Because I am staying in motels and buying food from local supermarkets, I will be traveling as light as possible. Weight not only means more difficulty getting over steep hills, it means broken spokes, and there are only three things I fear more than broken spokes, creepy clowns, distracted soccer moms in SUVs, and bears with hand grenades. Flat tires are a pain in the ass, but easily fixed. Broken chains are fairly rare. Clunks, squeaks, rattles, and other odd sounds are annoying, but easily ignored until you can get to a bike shop. Broken spokes are very common, difficult to fix, and stop you cold. Please Lord if you must torment on this trip, send creepy clowns and bears with hand grenades, but spare me the horror of broken spokes. I have a spoke wrench but fuck me if I’ve ever learned how to true a wheel. So I will be going light, bringing only the following.

1.) An entry-level road bike, a Giant Contend 1. Weight about 20 pounds. Cost, $810 dollars plus tax.

2.) Myself. Height about 6 feet. Weight about 180 pounds. Price? Part of the “unnecessariat” so basically free to any salvage company that can haul me away to the scrap heap.

3.) A folding tire, 4 CO2 cartridges, a CO2 pump, a pair of Pedro’s tire levers, 3 spare tubes, a Topeak Road Morph Frame Pump, 4 “Grease Monkey Wipes,” 4 spare batteries for my light set, a Topeak multi tool, a pair of Shimano SPD clipless (or clip in) pedals, and a 6mm Allen Wrench.  I’m running Continental Ultra Gatorskins, which are heavy tires even in the 700 x 23 version, but they are remarkably resistant to flats. Flats can be fixed, still suck. With any luck, the tool kit will just sit in my saddle bag, unused. Total weight, about 5 pounds.

4.) Two changes of clothes, two pairs of “jogging trousers” purchased at an Aeropostale going out of business sale, two T-shirts, two pairs of briefs, two pair wool socks, two cycling hats, a Giro Foray road helmet, a pair of Shimano SPD cycling shoes, and a flannel shirt purchased at Walmart (I know I know but it was only 8 bucks). Total weight about 4 pounds.

5.) A Sony RX-100 point and shoot camera. Weight. About 12 ounces.

6.) A Samsung Tab E 9.6 Inch Android tablet with a 32 Gigabyte MicroSD card added on. I almost wish I had purchased the 7 inch version instead. The 9.6 tablet is light, but I would have been able to keep the 7 inch tablet in my handlebar bag and not my backpack. Weight, less than a pound.

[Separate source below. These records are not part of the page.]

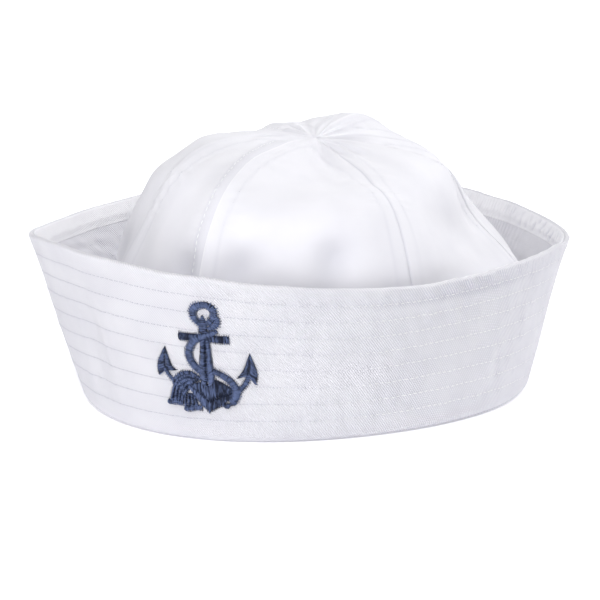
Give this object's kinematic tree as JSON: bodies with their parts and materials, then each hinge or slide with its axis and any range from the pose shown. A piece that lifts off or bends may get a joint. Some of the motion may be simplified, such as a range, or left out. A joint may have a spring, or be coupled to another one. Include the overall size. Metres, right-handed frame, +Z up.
{
  "type": "sailor cap",
  "caption": "Round cloth cap with a gored crown inside a tall turned-up stitched brim, with a raised embroidered anchor on its front.",
  "frame": {"origin": "middle of the rim's box in plan, on the surface that the cap stands on", "axes": "+Z up through the crown, -Y towards the front with the anchor, +X to the right seen from the front"},
  "size_m": [0.222, 0.2576, 0.1131],
  "materials": {
    "white_cotton": "matte white cotton twill",
    "navy_thread": "satin-stitched navy embroidery thread"
  },
  "bodies": {
    "root": {"brim": "white_cotton", "brim_hem": "white_cotton", "anchor_embroidery": "navy_thread", "crown_gore_1": "white_cotton", "crown_gore_2": "white_cotton", "crown_gore_3": "white_cotton", "crown_gore_4": "white_cotton", "crown_gore_5": "white_cotton", "crown_gore_6": "white_cotton", "crown_gore_7": "white_cotton", "crown_gore_8": "white_cotton"}
  },
  "joints": []
}
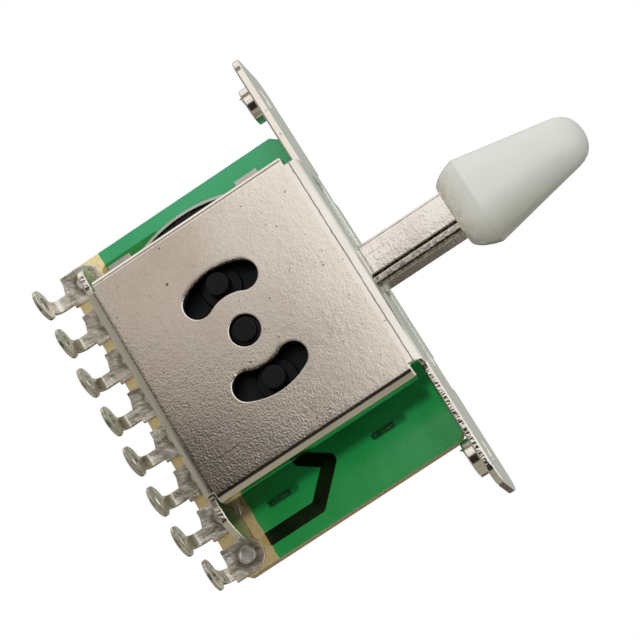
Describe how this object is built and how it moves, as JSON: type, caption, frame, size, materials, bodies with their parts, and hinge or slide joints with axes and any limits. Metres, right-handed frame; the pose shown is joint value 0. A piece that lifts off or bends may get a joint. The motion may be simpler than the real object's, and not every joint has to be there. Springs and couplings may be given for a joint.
{
  "type": "guitar pickup selector switch",
  "caption": "Lever selector switch with a slotted mounting plate, folded metal cover, printed board, row of soldering lugs and a pale tip; picks pickup combinations on an electric guitar.",
  "frame": {"origin": "midway between the two fixing holes, on the mounting plate's top face", "axes": "+X along the plate, +Z along the lever away from the plate, -Y towards the cover's front face"},
  "size_m": [0.0492, 0.0126, 0.0534],
  "materials": {
    "nickel_plate": "dull nickel plating",
    "green_board": "glossy solder mask on tan laminate",
    "copper": "copper under mask",
    "tinned_lug": "dull tin plating",
    "rivet_plate": "tin plating",
    "spring_steel": "spring strip",
    "black_plastic": "moulded",
    "lever_plate": "nickel plating",
    "pale_plastic": "satin",
    "bronze": "spring bronze"
  },
  "bodies": {
    "switch": {"frame": "nickel_plate", "circuit_board": "green_board", "copper_tracks": "copper", "lug_1": "tinned_lug", "lug_2": "tinned_lug", "lug_3": "tinned_lug", "lug_4": "tinned_lug", "lug_5": "tinned_lug", "lug_6": "tinned_lug", "lug_7": "tinned_lug", "lug_8": "tinned_lug", "rivet_1": "rivet_plate", "rivet_2": "rivet_plate", "rivet_3": "rivet_plate", "rivet_4": "rivet_plate", "rivet_5": "rivet_plate", "rivet_6": "rivet_plate", "rivet_7": "rivet_plate", "rivet_8": "rivet_plate", "detent_spring": "spring_steel"},
    "lever": {"rotor": "black_plastic", "lever": "lever_plate", "lever_tip": "pale_plastic", "wiper_left": "bronze", "wiper_right": "bronze"}
  },
  "joints": [
    {"name": "lever_pivot", "type": "hinge", "parent": "switch", "child": "lever", "pos_m": [0, 0, -0.0127], "axis": [0, 1, 0], "range_deg": [-24, 24], "deforming": ["detent_spring"]}
  ]
}
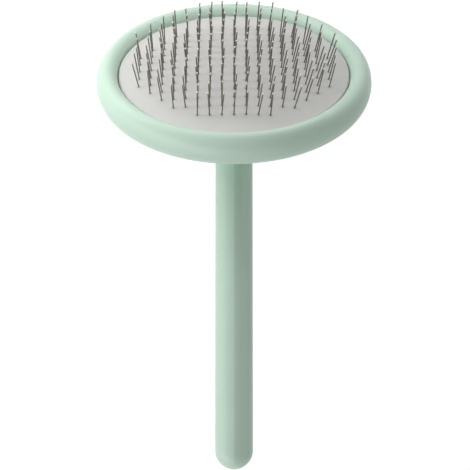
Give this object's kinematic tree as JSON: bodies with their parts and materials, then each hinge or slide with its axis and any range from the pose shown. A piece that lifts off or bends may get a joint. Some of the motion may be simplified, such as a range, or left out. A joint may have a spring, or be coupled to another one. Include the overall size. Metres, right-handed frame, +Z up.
{
  "type": "pet grooming brush",
  "caption": "Slicker-style grooming brush: an oval rim holds a domed rubber cushion of ball-tipped steel pins, on a straight round two-part handle that leaves the back at an angle.",
  "frame": {"origin": "middle of the brush's overall box, on the surface that it lies on", "axes": "+Z up, +Y from the handle's rounded end to the head, +X to the right; the brush lies with its pins up, on the rim's far edge and the handle's end"},
  "size_m": [0.1, 0.1762, 0.0593],
  "materials": {
    "mint_plastic": "satin moulded plastic, fine even grain",
    "white_rubber": "smooth matte rubber",
    "pin_steel": "drawn wire with polished ball tips",
    "zinc_steel": "zinc plated"
  },
  "bodies": {
    "root": {"rim_ring": "mint_plastic", "back_shell": "mint_plastic", "cushion": "white_rubber", "clamp_ring": "zinc_steel", "clamp_screws": "zinc_steel", "pins_row_01": "pin_steel", "pins_row_02": "pin_steel", "pins_row_03": "pin_steel", "pins_row_04": "pin_steel", "pins_row_05": "pin_steel", "pins_row_06": "pin_steel", "pins_row_07": "pin_steel", "pins_row_08": "pin_steel", "pins_row_09": "pin_steel", "pins_row_10": "pin_steel", "pins_row_11": "pin_steel", "pins_row_12": "pin_steel", "pins_row_13": "pin_steel", "handle_left": "mint_plastic", "handle_right": "mint_plastic", "core_tube": "zinc_steel", "tube_plug": "zinc_steel", "neck_screw": "zinc_steel"}
  },
  "joints": []
}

7.) A 10-Liter Deuter Speedlite backpack. Weight, almost nothing.

8.) A water bottle, a liter of water, 5 granola bars, and a very light cable lock (don’t get your hopes up thieves. My bike will rarely be out out sight.

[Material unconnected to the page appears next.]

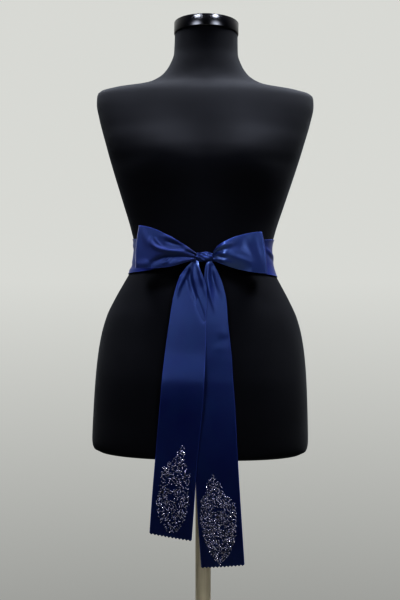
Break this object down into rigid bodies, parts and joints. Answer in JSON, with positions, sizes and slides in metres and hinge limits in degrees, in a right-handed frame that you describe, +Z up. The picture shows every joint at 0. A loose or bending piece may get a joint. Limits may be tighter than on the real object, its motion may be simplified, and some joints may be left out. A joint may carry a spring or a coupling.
{
  "type": "satin sash on a dress form",
  "caption": "Wide satin ribbon sash tied in a bow round the waist of a limbless dress form on a pole stand, with beaded, pinked tail ends.",
  "frame": {"origin": "on the floor, under the middle of the round foot", "axes": "+Z up along the pole, -Y towards the front, where the bow is, and +X to the right as seen from the front"},
  "size_m": [0.3857, 0.32, 1.4843],
  "materials": {
    "steel": "polished",
    "form_cover": "matte",
    "cap": "satin",
    "satin": "satin"
  },
  "bodies": {
    "root": {"base": "steel", "pole": "steel", "torso_plate": "steel", "torso": "form_cover", "neck_cap": "cap", "waist_band": "satin", "loop_left": "satin", "loop_right": "satin", "knot": "satin", "tail_left": "satin", "tail_right": "satin"}
  },
  "joints": []
}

I believe that brings everything, myself and all my gear, in at under 200 pounds. My bike is a happy accident. I bought it mainly because it was cheap and because they were selling it at the local bike store (the store you buy your bike from is more important than the bike itself, trust me) but it turned out to be a rare stroke of good luck. Most road bikes have an 11-27 cassette with a compact 50/34 crank. The Giant Contend 1 has a 50/34 compact crank but an 11-32 cassette. That means the lower gears are almost as good for climbing hills as the lower gears on a hybrid or a mountain bike, but the higher gears still have the speed of a road bike. It’s a tricky combination to keep in tune. I had to go back to my bike mechanic the day after I bought it and have him adjust the gearing in between repeated test rides. But it’s the perfect combination for long distance rides with a lot of steep hills. Professional racing bikes have 54/30 cranks and 11-24 cassettes, both of which let you go incredibly fast, but are also overkill if you’re not riding in the Tour de France. The Sora groupset on the Giant Contend 1 is fairly modest and wouldn’t satisfy many gear heads, but it’s robust, cheap, and ubiquitous. Every bike store has spare parts.

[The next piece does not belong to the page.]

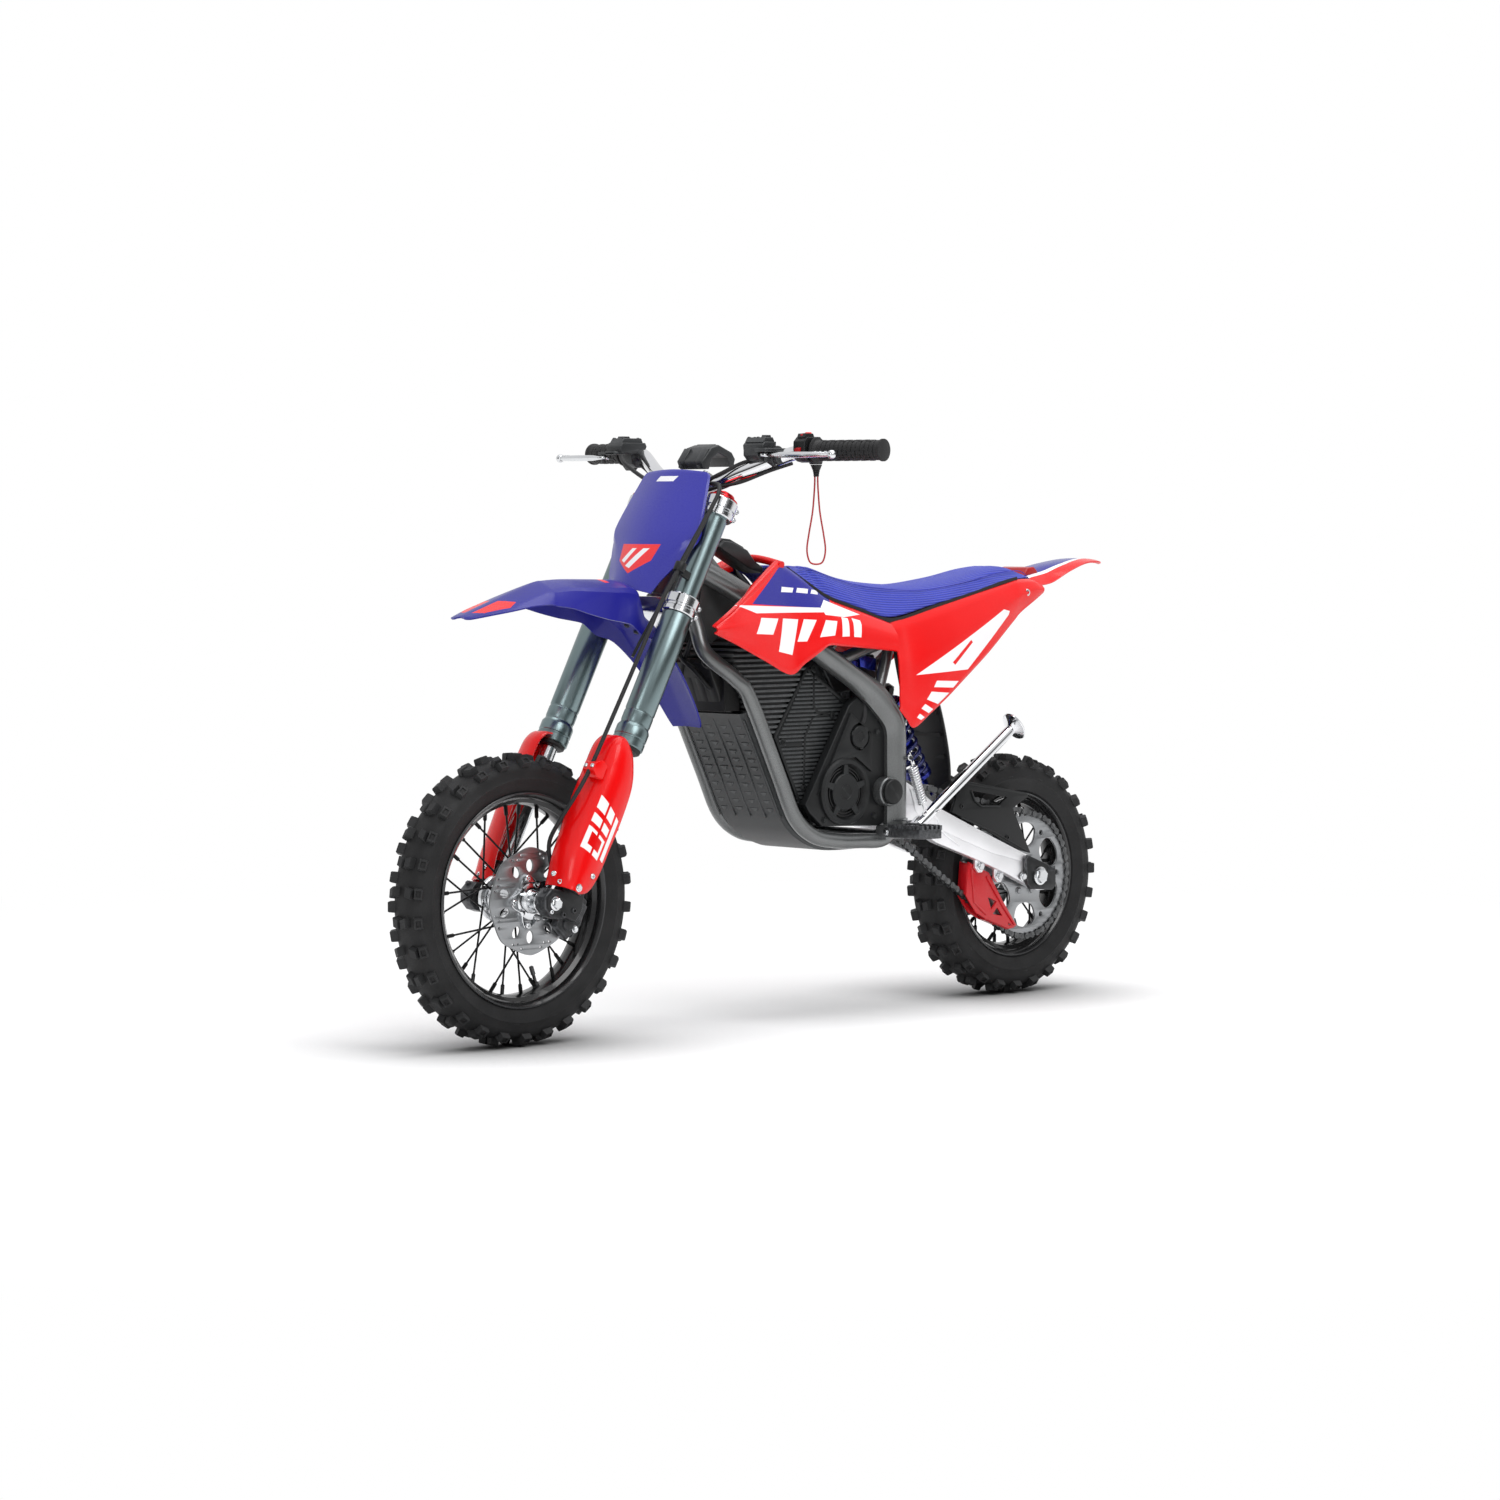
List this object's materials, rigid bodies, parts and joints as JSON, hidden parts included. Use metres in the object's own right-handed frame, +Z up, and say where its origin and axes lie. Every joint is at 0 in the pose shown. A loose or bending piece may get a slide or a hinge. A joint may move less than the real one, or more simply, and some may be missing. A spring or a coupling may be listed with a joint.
{
  "type": "youth electric off-road motorcycle",
  "caption": "Small electric off-road motorcycle with spoked knobby wheels, long-travel fork, rear mono shock, chain drive, ribbed bench seat and folded side stand.",
  "frame": {"origin": "on the floor, midway between the two axles and on the wheels' centre plane", "axes": "+X forward, +Y to the rider's left, +Z up"},
  "size_m": [1.501, 0.6565, 0.911],
  "materials": {
    "frame_paint": "dark gunmetal paint, satin",
    "black_paint": "black paint, semi-gloss",
    "alloy": "satin machined",
    "anodised": "titanium-grey anodised",
    "blue_metal": "blue, gloss",
    "steel": "brushed",
    "chrome": "polished",
    "tyre": "matte moulded rubber",
    "rubber": "matte",
    "black_plastic": "fine texture",
    "grey_plastic": "fine texture",
    "red_plastic": "gloss",
    "blue_plastic": "gloss",
    "seat_cover": "ribbed grip cover",
    "cord": "braided"
  },
  "bodies": {
    "frame": {"main_frame": "frame_paint", "battery_box": "black_plastic", "battery_top_cover": "grey_plastic", "motor_cover_left": "black_plastic", "motor_cover_right": "black_plastic", "motor_gearbox": "alloy", "seat": "seat_cover", "shroud_left": "red_plastic", "shroud_right": "red_plastic", "side_panel_left": "red_plastic", "side_panel_right": "red_plastic", "rear_fender": "red_plastic", "rear_mudflap": "black_plastic", "skid_plate": "grey_plastic", "swingarm_pivot_bolt": "black_paint"},
    "steering": {"lower_clamp": "alloy", "upper_clamp": "alloy", "fork_tube_left": "anodised", "fork_tube_right": "anodised", "handlebar": "chrome", "grip_left": "rubber", "master_cylinder_left": "alloy", "master_cylinder_right": "alloy", "kill_switch_housing": "black_plastic", "number_plate": "blue_plastic", "front_fender": "blue_plastic", "dash": "grey_plastic", "front_brake_hose": "rubber"},
    "throttle": {"grip_right": "rubber"},
    "brake_lever_left": {"lever_left": "alloy"},
    "brake_lever_right": {"lever_right": "alloy"},
    "kill_switch_pull": {"kill_switch_cap": "black_plastic", "lanyard_loop": "cord"},
    "start_switch": {"start_button": "red_plastic"},
    "fork_lower": {"fork_slider_left": "alloy", "fork_slider_right": "alloy", "fork_guard_left": "red_plastic", "fork_guard_right": "red_plastic", "front_axle": "steel", "front_brake_caliper": "black_paint"},
    "front_wheel": {"front_tyre": "tyre", "front_wheel_rim": "black_paint", "front_brake_disc": "steel"},
    "rear_arm": {"swingarm": "alloy", "rear_axle": "black_paint", "chain": "steel", "chain_guide": "red_plastic", "chain_guard": "black_plastic", "rear_brake_caliper": "black_paint"},
    "rear_wheel": {"rear_tyre": "tyre", "rear_wheel_rim": "black_paint", "rear_sprocket": "steel", "rear_brake_disc": "steel"},
    "chain_drive": {"drive_sprocket": "steel"},
    "damper_body": {"shock_body": "blue_metal", "shock_spring": "blue_metal"},
    "damper_rod": {"shock_rod": "chrome"},
    "stand": {"side_stand": "chrome"},
    "peg_left": {"footpeg_left": "black_paint"},
    "peg_right": {"footpeg_right": "black_paint"}
  },
  "joints": [
    {"name": "steer", "type": "hinge", "parent": "frame", "child": "steering", "pos_m": [0.4781, 0, 0.188], "axis": [-0.4738, 0, 0.8806], "range_deg": [-36, 36]},
    {"name": "throttle_twist", "type": "hinge", "parent": "steering", "child": "throttle", "pos_m": [0.0787, -0.318, 0.883], "axis": [-0.1768, -0.9842, 0], "range_deg": [0, 70], "stiffness_Nm_per_rad": 0.15, "springref_deg": -28.65},
    {"name": "squeeze_left_lever", "type": "hinge", "parent": "steering", "child": "brake_lever_left", "pos_m": [0.15, 0.146, 0.8765], "axis": [0, 0, 1], "range_deg": [0, 10], "stiffness_Nm_per_rad": 6, "springref_deg": -5.73},
    {"name": "squeeze_right_lever", "type": "hinge", "parent": "steering", "child": "brake_lever_right", "pos_m": [0.158, -0.212, 0.8755], "axis": [0, 0, -1], "range_deg": [0, 20], "stiffness_Nm_per_rad": 6, "springref_deg": -5.73},
    {"name": "pull_kill_cap", "type": "slide", "parent": "steering", "child": "kill_switch_pull", "axis": [0, 0, -1], "range_m": [0, 0.008], "stiffness_N_per_m": 60, "springref_m": -0.02},
    {"name": "press_start", "type": "slide", "parent": "steering", "child": "start_switch", "axis": [0, 0, -1], "range_m": [0, 0.002], "stiffness_N_per_m": 600, "springref_m": -0.002},
    {"name": "fork_travel", "type": "slide", "parent": "steering", "child": "fork_lower", "axis": [-0.4738, 0, 0.8806], "range_m": [0, 0.1], "stiffness_N_per_m": 8000, "springref_m": -0.035, "deforming": ["front_brake_hose"]},
    {"name": "front_wheel_spin", "type": "hinge", "parent": "fork_lower", "child": "front_wheel", "pos_m": [0.533, 0, 0.2175], "axis": [0, 1, 0], "continuous": true},
    {"name": "swingarm_travel", "type": "hinge", "parent": "frame", "child": "rear_arm", "pos_m": [-0.16, 0, 0.352], "axis": [0, 1, 0], "range_deg": [0, 13], "stiffness_Nm_per_rad": 1100, "springref_deg": -6.3},
    {"name": "rear_wheel_spin", "type": "hinge", "parent": "rear_arm", "child": "rear_wheel", "pos_m": [-0.533, 0, 0.197], "axis": [0, 1, 0], "continuous": true},
    {"name": "drive_sprocket_spin", "type": "hinge", "parent": "rear_arm", "child": "chain_drive", "pos_m": [-0.16, 0, 0.352], "axis": [0, 1, 0], "continuous": true},
    {"name": "shock_tilt", "type": "hinge", "parent": "frame", "child": "damper_body", "pos_m": [-0.247, 0, 0.506], "axis": [0, 1, 0], "range_deg": [0, 7.6]},
    {"name": "shock_stroke", "type": "slide", "parent": "damper_body", "child": "damper_rod", "axis": [0.5152, 0, 0.857], "range_m": [0, 0.037], "deforming": ["shock_spring"]},
    {"name": "stand_swing", "type": "hinge", "parent": "frame", "child": "stand", "pos_m": [-0.216, 0.104, 0.2896], "axis": [0.0501, -0.9718, -0.2304], "range_deg": [0, 112]},
    {"name": "fold_left_peg", "type": "hinge", "parent": "frame", "child": "peg_left", "pos_m": [-0.172, 0.11, 0.3015], "axis": [1, 0, 0], "range_deg": [0, 60], "stiffness_Nm_per_rad": 1.5, "springref_deg": -17.19},
    {"name": "fold_right_peg", "type": "hinge", "parent": "frame", "child": "peg_right", "pos_m": [-0.172, -0.11, 0.3015], "axis": [-1, 0, 0], "range_deg": [0, 60], "stiffness_Nm_per_rad": 1.5, "springref_deg": -17.19}
  ],
  "couplings": [
    {"joint": "drive_sprocket_spin", "follows": "rear_wheel_spin", "ratio": 3.8462},
    {"joint": "shock_tilt", "follows": "swingarm_travel", "ratio": 0.5644},
    {"joint": "shock_stroke", "follows": "swingarm_travel", "m_per_rad": 0.15789}
  ]
}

So that’s about it. With any luck the long ride will keep me out of trouble and off of Twitter for a few weeks. Updates will be frequent but will consist mainly of photos. Off I go. Next Stop, New Paltz New York and the Walkway over the Hudson.


7 thoughts on “Cycling New England”

  1. …i canoe-tripped for years a lot till my back died at 56….still camp in wilds but by small boat now…best long trip was 220 km round with portages and paddles…last trip i did about 80 km paddle and portage in two days cause i was so g.d. sick of it and wanted to get to home base and camp near where they sold hot dogs….so glad for you that you are still doing yr trips…i offer the one prayer that i am sure applies to bikes as much as to paddling…..May the wind be biting your ass the whole way……stayed/worked at an old Shaker Village called Abode in New Lebanon ny a lot of times…..beautiful place….very very big hills…very very very big…..i salute you!

  2. No Garmin? How will you know how many kilometers (sorry, “miles”) you averaged per hour or how many meters ( sorry, “feet”) you went up and down and what your heart rate was in the process?
    Just kidding. Have a great trip and I look forward to reading your reading of the landscape.